As it is, many are pointing to the lack of basic literacy and access to education and the concomitant language problem as the more fundamental barriers to the full integration of all Khmers into the information society.

Majority of Khmers are either illiterate or semi-literate and cannot speak or read in English, the main language of the Internet. The Khmer Loeu, or the tribes that make up the majority of the population of Ratanakiri and the neighboring province of Mondolkiri, cannot read and write even in Khmer. In Dara Chanly’s classes, teaching English and computer skills to indigenous students requires the services of a teacher assistant translating from the Kreung dialect to the national language and then to English, slowing down the learning process.

“It’s very difficult,” admits Dara Chanly. “I have to teach slowly. That way, students also learn very slowly.” The usual three-month period for classes, for instance, may take her Kreung students up to six or nine months to complete.

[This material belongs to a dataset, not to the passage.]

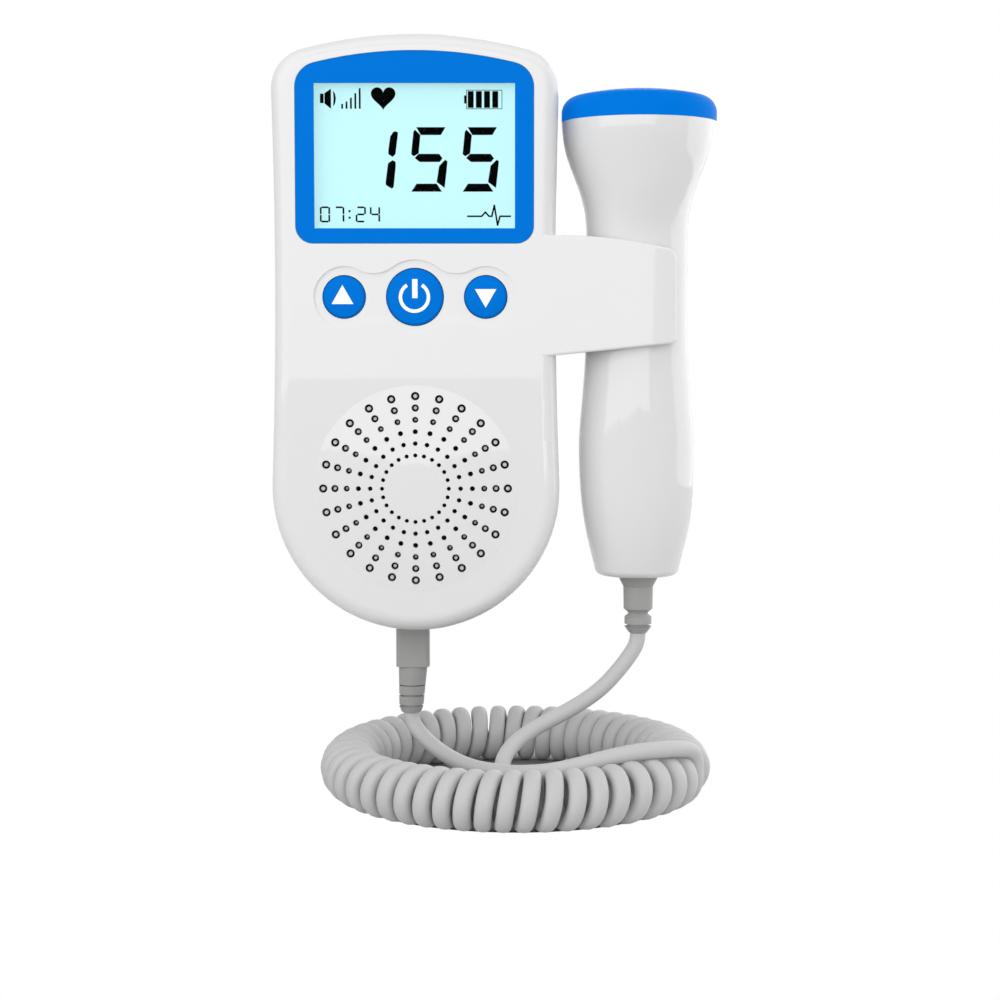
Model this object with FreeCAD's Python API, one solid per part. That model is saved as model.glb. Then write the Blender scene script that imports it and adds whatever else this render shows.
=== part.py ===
import FreeCAD, Part
import math
import os

# Handheld fetal doppler monitor with a holstered ultrasound probe and a curly lead.
# Millimetres. X to the right, Y to the back, Z up. The origin is the centre of the flat back.

V = FreeCAD.Vector
BACK = V(0, 1, 0)
UP = V(0, 0, 1)

# Main unit: outline seen from the front
unit_top_z = 73.6
unit_bottom_z = -73.6
unit_depth = 36.0
bottom_radius = 35.8
waist_inset = 1.1
waist_z = 18.0
dome_radius = 108.5
corner_radius = 10.0

# Main unit: housing
side_wall = 2.0
face_wall = 2.4
back_wall = 2.4
parting_depth = 18.0
front_round = 4.0
back_round = 6.0
lip_thickness = 0.9
lip_height = 1.4
fit_gap = 0.1
open_gap = 0.3
seam_chamfer = 0.2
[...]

All these are among the reasons why many aid agencies and NGOs have argued that simply wiring every corner of the country will not narrow the digital divide. According to Dr. Supote Prasestsri, education program specialists at the U.N. Educational, Scientific, and Cultural Organization (UNESCO), the more appropriate response is “to think not in terms of individualized access but more of community-based access.”

Tweedie says this is also why the community information centers were not located outside of the provincial capitals. “We didn’t feel it’s necessarily the correct time within present developments to introduce something like computers, especially when people are still dealing with conditions in which their basic needs are not being met,” she says.

“Besides,” Tweedie adds, “technology is going to come along in a time that’s right.”